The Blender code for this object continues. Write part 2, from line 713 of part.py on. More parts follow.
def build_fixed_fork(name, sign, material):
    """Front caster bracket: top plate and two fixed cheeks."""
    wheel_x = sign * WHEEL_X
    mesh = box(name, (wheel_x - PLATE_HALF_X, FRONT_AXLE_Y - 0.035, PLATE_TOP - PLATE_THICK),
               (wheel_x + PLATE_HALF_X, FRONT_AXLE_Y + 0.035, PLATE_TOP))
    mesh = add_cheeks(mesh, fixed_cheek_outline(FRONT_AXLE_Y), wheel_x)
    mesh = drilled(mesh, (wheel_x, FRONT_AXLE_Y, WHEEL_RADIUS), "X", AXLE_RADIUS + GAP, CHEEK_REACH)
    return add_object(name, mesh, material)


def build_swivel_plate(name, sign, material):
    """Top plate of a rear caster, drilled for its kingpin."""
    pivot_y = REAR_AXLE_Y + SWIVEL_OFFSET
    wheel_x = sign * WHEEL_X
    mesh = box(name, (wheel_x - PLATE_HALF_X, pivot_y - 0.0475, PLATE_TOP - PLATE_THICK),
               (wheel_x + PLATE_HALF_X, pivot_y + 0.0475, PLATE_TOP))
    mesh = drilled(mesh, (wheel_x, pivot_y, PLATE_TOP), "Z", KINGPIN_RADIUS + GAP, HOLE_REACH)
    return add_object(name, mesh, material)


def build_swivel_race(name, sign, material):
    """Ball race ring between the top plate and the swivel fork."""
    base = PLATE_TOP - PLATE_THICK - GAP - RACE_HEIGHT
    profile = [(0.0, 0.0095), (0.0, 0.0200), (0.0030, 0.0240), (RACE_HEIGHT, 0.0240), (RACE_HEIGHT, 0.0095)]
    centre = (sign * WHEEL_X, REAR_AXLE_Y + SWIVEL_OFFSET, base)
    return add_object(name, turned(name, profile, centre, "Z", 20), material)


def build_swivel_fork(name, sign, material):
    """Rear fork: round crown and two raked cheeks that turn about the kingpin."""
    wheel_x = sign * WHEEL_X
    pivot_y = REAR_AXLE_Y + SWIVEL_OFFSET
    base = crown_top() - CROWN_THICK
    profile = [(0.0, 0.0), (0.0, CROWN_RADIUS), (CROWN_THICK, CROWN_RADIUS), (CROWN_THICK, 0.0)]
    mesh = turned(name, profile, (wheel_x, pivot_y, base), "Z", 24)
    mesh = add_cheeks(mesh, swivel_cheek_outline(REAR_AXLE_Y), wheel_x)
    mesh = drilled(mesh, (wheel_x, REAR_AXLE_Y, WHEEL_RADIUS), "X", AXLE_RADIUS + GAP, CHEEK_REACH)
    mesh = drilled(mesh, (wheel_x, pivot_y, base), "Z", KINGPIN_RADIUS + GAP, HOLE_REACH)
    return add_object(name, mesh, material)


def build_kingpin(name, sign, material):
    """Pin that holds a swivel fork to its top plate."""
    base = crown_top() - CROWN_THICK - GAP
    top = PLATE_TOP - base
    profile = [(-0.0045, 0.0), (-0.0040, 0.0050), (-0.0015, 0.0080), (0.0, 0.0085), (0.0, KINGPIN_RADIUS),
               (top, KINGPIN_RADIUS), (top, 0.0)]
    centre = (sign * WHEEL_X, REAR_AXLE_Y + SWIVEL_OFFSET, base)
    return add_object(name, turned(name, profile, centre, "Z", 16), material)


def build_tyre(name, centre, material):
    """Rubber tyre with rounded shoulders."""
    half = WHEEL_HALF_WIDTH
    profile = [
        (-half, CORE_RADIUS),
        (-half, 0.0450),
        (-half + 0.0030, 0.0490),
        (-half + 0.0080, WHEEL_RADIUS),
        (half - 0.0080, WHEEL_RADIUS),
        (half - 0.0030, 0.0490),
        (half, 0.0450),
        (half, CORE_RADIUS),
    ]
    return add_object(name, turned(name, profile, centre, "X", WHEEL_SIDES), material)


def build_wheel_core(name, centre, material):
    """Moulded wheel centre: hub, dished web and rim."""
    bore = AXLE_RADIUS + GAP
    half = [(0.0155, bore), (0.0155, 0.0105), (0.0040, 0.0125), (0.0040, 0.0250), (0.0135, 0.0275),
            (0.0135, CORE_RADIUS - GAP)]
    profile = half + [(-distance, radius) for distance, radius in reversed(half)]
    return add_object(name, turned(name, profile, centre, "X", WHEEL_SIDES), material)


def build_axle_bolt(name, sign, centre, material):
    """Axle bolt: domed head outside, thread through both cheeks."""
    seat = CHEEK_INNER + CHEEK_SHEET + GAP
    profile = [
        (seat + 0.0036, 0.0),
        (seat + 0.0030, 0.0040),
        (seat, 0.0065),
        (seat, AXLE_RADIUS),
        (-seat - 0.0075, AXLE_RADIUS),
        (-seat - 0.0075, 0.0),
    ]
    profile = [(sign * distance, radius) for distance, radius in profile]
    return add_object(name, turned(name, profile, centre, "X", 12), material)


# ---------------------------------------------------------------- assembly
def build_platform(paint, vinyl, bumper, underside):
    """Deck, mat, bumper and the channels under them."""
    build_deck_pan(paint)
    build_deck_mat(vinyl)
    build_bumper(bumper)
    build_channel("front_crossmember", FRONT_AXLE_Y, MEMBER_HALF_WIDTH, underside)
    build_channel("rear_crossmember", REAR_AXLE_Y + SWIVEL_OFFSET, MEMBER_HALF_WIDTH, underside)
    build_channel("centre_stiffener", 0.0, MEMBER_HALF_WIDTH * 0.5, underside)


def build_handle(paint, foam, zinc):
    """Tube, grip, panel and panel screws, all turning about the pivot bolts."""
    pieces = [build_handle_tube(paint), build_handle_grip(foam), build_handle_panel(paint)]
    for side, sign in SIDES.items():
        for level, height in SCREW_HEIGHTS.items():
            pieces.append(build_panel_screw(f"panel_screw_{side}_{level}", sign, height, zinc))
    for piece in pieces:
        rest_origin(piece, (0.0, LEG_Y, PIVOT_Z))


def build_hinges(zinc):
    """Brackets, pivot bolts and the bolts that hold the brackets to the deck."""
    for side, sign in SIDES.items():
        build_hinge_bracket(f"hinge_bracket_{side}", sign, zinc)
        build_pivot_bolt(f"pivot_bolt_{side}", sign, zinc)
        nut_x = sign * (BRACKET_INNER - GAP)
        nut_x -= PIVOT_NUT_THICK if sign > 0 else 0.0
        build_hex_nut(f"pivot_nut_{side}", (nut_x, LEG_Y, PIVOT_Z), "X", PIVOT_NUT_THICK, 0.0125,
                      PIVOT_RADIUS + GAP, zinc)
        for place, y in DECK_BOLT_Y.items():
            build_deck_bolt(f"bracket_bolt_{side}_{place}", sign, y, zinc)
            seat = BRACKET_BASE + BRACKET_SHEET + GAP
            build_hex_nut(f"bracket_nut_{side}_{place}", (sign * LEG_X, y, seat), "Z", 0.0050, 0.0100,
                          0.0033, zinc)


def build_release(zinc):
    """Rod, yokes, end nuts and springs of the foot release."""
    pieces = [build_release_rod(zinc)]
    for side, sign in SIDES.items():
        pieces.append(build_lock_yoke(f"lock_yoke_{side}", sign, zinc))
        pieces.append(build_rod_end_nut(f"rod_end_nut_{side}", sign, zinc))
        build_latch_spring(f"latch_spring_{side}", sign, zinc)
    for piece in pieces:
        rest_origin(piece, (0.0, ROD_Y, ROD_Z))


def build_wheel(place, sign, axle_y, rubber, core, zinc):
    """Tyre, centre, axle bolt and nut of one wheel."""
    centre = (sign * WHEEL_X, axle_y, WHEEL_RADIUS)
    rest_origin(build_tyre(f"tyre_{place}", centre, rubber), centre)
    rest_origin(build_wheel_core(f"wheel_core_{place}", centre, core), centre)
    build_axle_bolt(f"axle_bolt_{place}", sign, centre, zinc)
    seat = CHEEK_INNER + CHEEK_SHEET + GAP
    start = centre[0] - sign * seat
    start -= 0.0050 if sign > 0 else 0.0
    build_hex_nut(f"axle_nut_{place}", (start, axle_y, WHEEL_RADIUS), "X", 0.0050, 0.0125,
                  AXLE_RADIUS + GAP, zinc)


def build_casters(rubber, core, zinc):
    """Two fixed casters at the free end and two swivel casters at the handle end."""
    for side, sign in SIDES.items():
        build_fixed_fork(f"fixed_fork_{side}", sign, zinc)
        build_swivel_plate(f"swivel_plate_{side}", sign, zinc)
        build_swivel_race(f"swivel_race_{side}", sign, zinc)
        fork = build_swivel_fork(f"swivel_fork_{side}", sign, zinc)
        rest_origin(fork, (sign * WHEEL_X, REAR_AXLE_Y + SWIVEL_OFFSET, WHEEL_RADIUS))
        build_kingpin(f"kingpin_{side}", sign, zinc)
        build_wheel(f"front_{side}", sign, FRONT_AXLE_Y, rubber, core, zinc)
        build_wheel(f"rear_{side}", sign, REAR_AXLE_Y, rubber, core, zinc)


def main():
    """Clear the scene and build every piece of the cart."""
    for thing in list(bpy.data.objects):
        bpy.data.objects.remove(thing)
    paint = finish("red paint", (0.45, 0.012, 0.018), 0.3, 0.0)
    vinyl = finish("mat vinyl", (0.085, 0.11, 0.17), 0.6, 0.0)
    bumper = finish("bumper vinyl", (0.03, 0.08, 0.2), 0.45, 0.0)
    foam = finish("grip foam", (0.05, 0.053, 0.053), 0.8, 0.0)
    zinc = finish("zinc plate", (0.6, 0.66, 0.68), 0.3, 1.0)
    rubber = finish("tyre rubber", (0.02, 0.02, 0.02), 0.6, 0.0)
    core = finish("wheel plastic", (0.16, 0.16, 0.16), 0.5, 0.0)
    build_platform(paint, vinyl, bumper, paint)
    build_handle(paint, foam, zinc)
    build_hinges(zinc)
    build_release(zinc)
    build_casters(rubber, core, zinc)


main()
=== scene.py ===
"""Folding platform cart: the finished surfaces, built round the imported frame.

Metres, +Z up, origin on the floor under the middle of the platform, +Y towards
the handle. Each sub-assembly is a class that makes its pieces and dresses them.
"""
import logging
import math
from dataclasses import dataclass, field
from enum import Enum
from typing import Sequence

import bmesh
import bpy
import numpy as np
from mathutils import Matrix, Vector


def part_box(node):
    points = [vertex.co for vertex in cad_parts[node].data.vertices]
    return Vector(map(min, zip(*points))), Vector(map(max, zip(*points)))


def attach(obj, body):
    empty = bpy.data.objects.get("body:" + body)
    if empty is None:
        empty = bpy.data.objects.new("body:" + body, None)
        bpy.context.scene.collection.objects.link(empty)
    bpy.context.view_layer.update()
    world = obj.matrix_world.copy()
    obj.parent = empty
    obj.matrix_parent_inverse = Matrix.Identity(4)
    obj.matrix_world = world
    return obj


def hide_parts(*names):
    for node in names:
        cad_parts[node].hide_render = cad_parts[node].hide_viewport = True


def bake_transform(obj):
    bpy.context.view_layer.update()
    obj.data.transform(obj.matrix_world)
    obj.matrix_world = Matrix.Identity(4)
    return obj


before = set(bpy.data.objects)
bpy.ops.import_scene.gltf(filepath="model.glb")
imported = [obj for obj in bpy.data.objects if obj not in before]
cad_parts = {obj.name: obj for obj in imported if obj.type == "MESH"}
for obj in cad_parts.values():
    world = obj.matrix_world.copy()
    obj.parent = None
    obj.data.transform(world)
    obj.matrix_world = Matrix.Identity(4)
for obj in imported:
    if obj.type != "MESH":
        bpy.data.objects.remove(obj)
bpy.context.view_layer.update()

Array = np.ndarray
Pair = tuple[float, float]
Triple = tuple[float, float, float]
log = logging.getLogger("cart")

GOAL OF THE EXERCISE
From the line containing "0.17), 0.6, 0.0)" down to the line containing "obj.matrix_world = world" in the material above, reproduce every line exactly, including the two end lines.

WRITTEN SOLUTION
    vinyl = finish("mat vinyl", (0.085, 0.11, 0.17), 0.6, 0.0)
    bumper = finish("bumper vinyl", (0.03, 0.08, 0.2), 0.45, 0.0)
    foam = finish("grip foam", (0.05, 0.053, 0.053), 0.8, 0.0)
    zinc = finish("zinc plate", (0.6, 0.66, 0.68), 0.3, 1.0)
    rubber = finish("tyre rubber", (0.02, 0.02, 0.02), 0.6, 0.0)
    core = finish("wheel plastic", (0.16, 0.16, 0.16), 0.5, 0.0)
    build_platform(paint, vinyl, bumper, paint)
    build_handle(paint, foam, zinc)
    build_hinges(zinc)
    build_release(zinc)
    build_casters(rubber, core, zinc)


main()
=== scene.py ===
"""Folding platform cart: the finished surfaces, built round the imported frame.

Metres, +Z up, origin on the floor under the middle of the platform, +Y towards
the handle. Each sub-assembly is a class that makes its pieces and dresses them.
"""
import logging
import math
from dataclasses import dataclass, field
from enum import Enum
from typing import Sequence

import bmesh
import bpy
import numpy as np
from mathutils import Matrix, Vector


def part_box(node):
    points = [vertex.co for vertex in cad_parts[node].data.vertices]
    return Vector(map(min, zip(*points))), Vector(map(max, zip(*points)))


def attach(obj, body):
    empty = bpy.data.objects.get("body:" + body)
    if empty is None:
        empty = bpy.data.objects.new("body:" + body, None)
        bpy.context.scene.collection.objects.link(empty)
    bpy.context.view_layer.update()
    world = obj.matrix_world.copy()
    obj.parent = empty
    obj.matrix_parent_inverse = Matrix.Identity(4)
    obj.matrix_world = world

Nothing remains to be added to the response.